# Data segment
━━━━━━

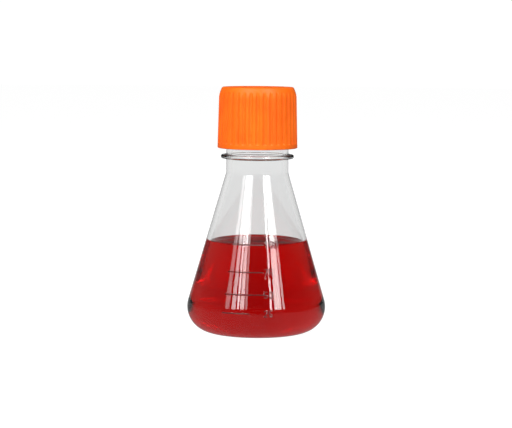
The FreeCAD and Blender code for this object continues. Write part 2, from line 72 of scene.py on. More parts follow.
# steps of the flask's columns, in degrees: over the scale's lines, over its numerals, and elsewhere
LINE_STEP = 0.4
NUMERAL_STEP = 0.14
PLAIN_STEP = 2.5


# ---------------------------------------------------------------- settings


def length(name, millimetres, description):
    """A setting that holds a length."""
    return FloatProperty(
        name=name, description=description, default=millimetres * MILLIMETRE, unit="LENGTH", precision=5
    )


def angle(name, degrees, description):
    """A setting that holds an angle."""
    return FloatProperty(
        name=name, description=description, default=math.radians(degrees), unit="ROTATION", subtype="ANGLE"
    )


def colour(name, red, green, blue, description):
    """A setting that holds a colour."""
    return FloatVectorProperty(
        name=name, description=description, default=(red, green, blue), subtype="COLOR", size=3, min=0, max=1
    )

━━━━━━

# Problem details
Return every line of the material exactly.

# Expected answer
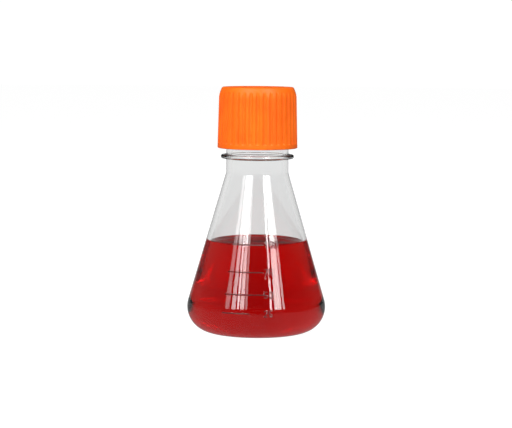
The FreeCAD and Blender code for this object continues. Write part 2, from line 72 of scene.py on. More parts follow.
# steps of the flask's columns, in degrees: over the scale's lines, over its numerals, and elsewhere
LINE_STEP = 0.4
NUMERAL_STEP = 0.14
PLAIN_STEP = 2.5


# ---------------------------------------------------------------- settings


def length(name, millimetres, description):
    """A setting that holds a length."""
    return FloatProperty(
        name=name, description=description, default=millimetres * MILLIMETRE, unit="LENGTH", precision=5
    )


def angle(name, degrees, description):
    """A setting that holds an angle."""
    return FloatProperty(
        name=name, description=description, default=math.radians(degrees), unit="ROTATION", subtype="ANGLE"
    )


def colour(name, red, green, blue, description):
    """A setting that holds a colour."""
    return FloatVectorProperty(
        name=name, description=description, default=(red, green, blue), subtype="COLOR", size=3, min=0, max=1
    )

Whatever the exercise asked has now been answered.